Эрик ел очень быстро и аккуратно. Его тарелка была уже пуста, тогда как Чарльз едва притронулся к своей. Это было уже не вытравить, не залечить. Это родом из гетто, из концентрационного лагеря. Шальной Эрик глушил это дорогими костюмами, неразбавленным мартини, вальяжными позами с наглецой, отрицал на всех известных языках: no, I don’t, das ist nicht so, je ne veux pas, no recuerdo. Но оно пролезало там, откуда не ждешь, и он всегда ел, слегка наклонившись над тарелкой, будто ее в любую секунду могли отобрать, и вилку держал так, чтобы сподручнее было воткнуть в протянувшуюся руку.
Чарльз отвел взгляд за окно.
– Я верю, что есть другой выход.
Эрик оценил взглядом его почти нетронутую еду и пожал плечами.
– Просвети меня.
– Я не сказал, что знаю его. Я верю, что он есть. Мы сможем найти его, если будем искать сообща. У нас ведь неплохо получалось работать вместе, ты помнишь?
Я помню каждый чертов день, проведенный с тобой, – подумал Эрик и подался вперед, чтобы повторить это вслух.
– Ты всегда старался навязать свои условия. Всем. Мне, людям, мутантам, всему миру. Эрик, давай ты хоть раз попробуешь поискать компромисс.
– Для компромисса нужны две стороны, Чарльз.
– Эрик, не начинай. Я говорю сейчас о тебе. Твои торопливость и категоричность не работают. Попробуй…
– Смириться? Я пробовал, Чарльз. Пробовал твой путь, быть как они, жить как они, выглядеть как они. И ты знаешь, чем все это кончилось.
– Смирение и притворство – не мой путь, Эрик. Ты ударился в крайность. Мой путь – сотрудничество. Школа. Просвещение. Изменения не будут быстрыми, это не победа в войне, потому что войны нет.
– Есть.
Чарльз резко откинулся на спинку диванчика, скрестил руки на груди.
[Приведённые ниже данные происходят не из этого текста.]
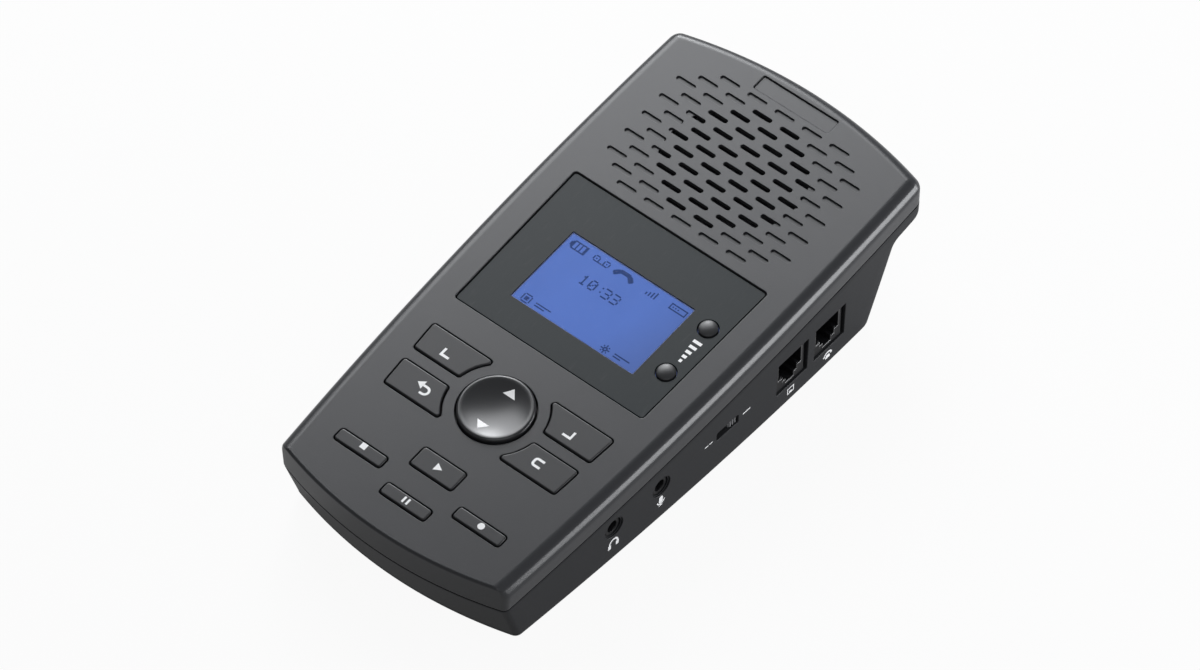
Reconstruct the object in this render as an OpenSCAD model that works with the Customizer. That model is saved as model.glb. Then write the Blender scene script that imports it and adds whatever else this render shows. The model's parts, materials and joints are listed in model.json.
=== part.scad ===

– Ты носишь войну с собой, Эрик. Ты не замечаешь, что мир изменился. Да, люди боятся мутантов. Людям свойственно бояться неизвестного, это заложено в нас природой.
– В нас? – Эрик сузил глаза.
– В нас как в виде Homo Sapiens. Но помимо тех, кто боится, есть те, кто поддерживает мутантов. И это не только Мойра. Родители привозят ко мне детей не потому, что хотят от них избавиться, а потому что любят их. Обычная школа не может научить подростков управлять своими способностями, но моя – может.
– Специальная школа для детей-мутантов.
– Да, именно так.
– А что потом? Специальные больницы для мутантов? Рабочие места? Города для мутантов? Звучит как сегрегация.